M&A仲介会社にやってもらえること、やってもらえないこと

「こんなにマルチタスクをこなしているのかっ!」

M&Aのプロセスが進むにつれて、M&A仲介会社さんのことが非常によく理解できていきました。

M&Aを達成に導くためには、M&A仲介会社の役割は非常に重要です。今回はM&A仲介会社にやってもらえることと、やってもらえないことについて書いていきます。

目次

M&A仲介会社にやってもらえること

まず、下記はM&A仲介のビジネスのプロとしてがやってくれることです。

1. 売り手企業の企業評価及び案件化
2. 売り手企業の売却達成に向けた必要な情報の収集・調査や資料の作成
3. 買い手企業候補先の選定や候補先に対する情報提供
4. 売り手企業の売却達成に向けた基本スキームの立案やアドバイス
5. 売り手企業の売却達成に関する実務手続き上のアドバイスや交渉のスケジューリング
6. 売り手企業の売却達成に必要な契約書(最終契約、基本合意書等)等の草案の作成
7. 買い手企業との交渉の立会いやアドバイス
8. 企業精査(デューデリジェンス)のセッティングや立会い、アドバイス
9. その他、売り手企業の売却達成への進捗状況に応じて必要だと判断したサービスの提供(ただし、弁護士、司法書士、税理士の業務範囲は含まれません。)

売り手の要望に沿った丁寧な対応や商談場所の手配

M&A仲介会社は基本的に売り手の要望に沿い不明点や懸念点の解消やニーズへの対応を行ってくれます。売却希望価格についても、基本的に売り手企業の希望に沿ってくれます。

M&Aプロセスの終盤、書類の捺印のために買い手企業と僕で集まる場が急遽必要になった際に、自社でも相手先でも喫茶店でも作業しづらい状況が生じますのでM&A仲介会社さんがすぐにレンタルオフィスを手配してくれました。このように、商談場所の手配などもおこなってくれます。

M&A仲介会社にやってもらえないこと①

担当者は多忙で複数社対応しており1社だけに注力できない

M&A仲介会社の担当者は非常に忙しく、多くの案件を同時に扱っています。

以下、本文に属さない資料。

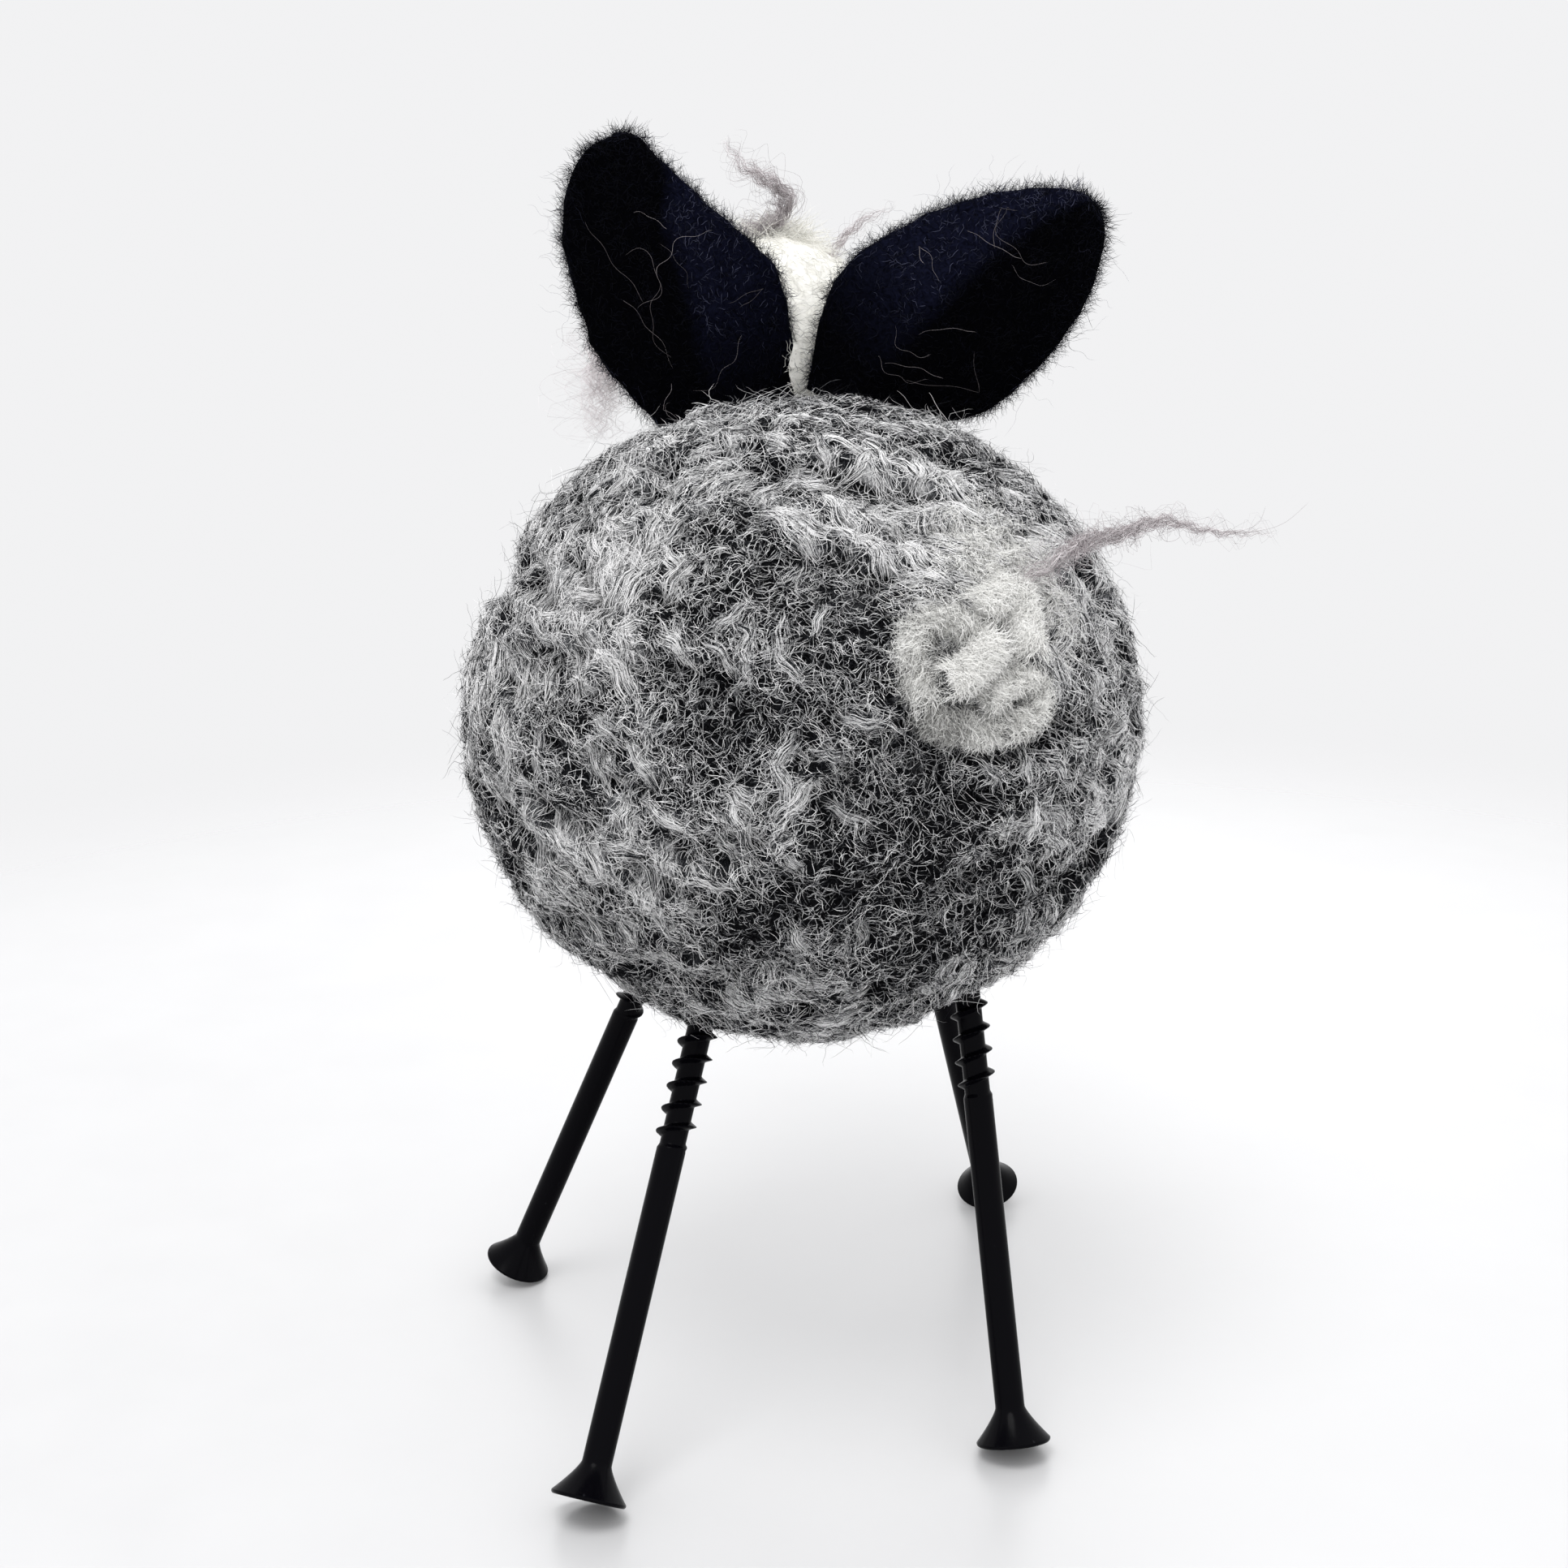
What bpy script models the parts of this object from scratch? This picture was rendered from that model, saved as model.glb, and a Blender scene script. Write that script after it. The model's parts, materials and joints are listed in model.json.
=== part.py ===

そのため、僕の経験のなかで売却案件の把握漏れや、ニーズのずれ、レスポンスの遅れなどが、たまに発生したことがありました。

自分の会社1社のみ専門に対応してくれるわけではないことを認識しM&A仲介会社任せにせず、主体的に関与していく姿勢が大切です。

質問していないことは話題にあがりにくい

M&Aのプロセスは広範囲に及ぶため、M&A仲介会社の経験から重要な点や注意すべき点は話題にしてくれますがこちらが質問しないことは話題になりにくい傾向があります。

そのため売り手企業は自社にとって重要な論点や疑問を明確に伝える必要があります。

M&A仲介会社にやってもらえないこと②

売り手企業だけでなく、買い手企業のことも支援する

M&A仲介会社は、常に「拡大のために、同業種はもちろんのこと、異業種でも買収していく」という買い手企業リストを抱えています。

それはつまり、買い手企業から「買収案件を持って来てね」と言われている状況でもあるためM&A仲介会社の主な仕事の1つは、買い手企業のために売り手企業を仕入れることでもあります。

そのため、多くの場合、M&A仲介会社は売り手企業と買い手企業の両社を支援する立場にあります。売り手企業にはもちろん寄り添ってくれますが、買い手企業を支援をする側面もあるのです。

だからこそ、売り手企業は自社の利益を最大化するために、仲介会社任せにせず、積極的に関与することが重要です。

M&A仲介会社にやってもらえないこと③

成約優先の姿勢になることがある

M&A仲介会社はある意味「ノルマがある営業会社」の側面があります。社内での営業数字のノルマがあるため、どうしても案件数をこなすことを重視する傾向があります。

そのため、必ずしも売り手の希望売却価格にこだわるのではなく、成約自体を優先する場合があります。

実際にM&A仲介会社の担当チームの今期の数字目標を達成するために、希望売却価格を求めると交渉が長期化するため、今期内に成約することを誘導することがあるようです。

M&A仲介会社の役割を正しく把握する

いかがでしたでしょうか?僕は特に、やってくれないことを事前に知っておけたら、仲介会社に任せっきりにできるところと主体的に関与するところをもっとうまくできたと思っています。

ということで、M&A仲介会社を活用する際は、その役割を正しく理解することが重要です。M&A仲介会社がやってくれることを最大限に活用しつつ、やってくれないことや業務の限界を、事前に把握することでより良いM&Aプロセスを進められるよう願っています。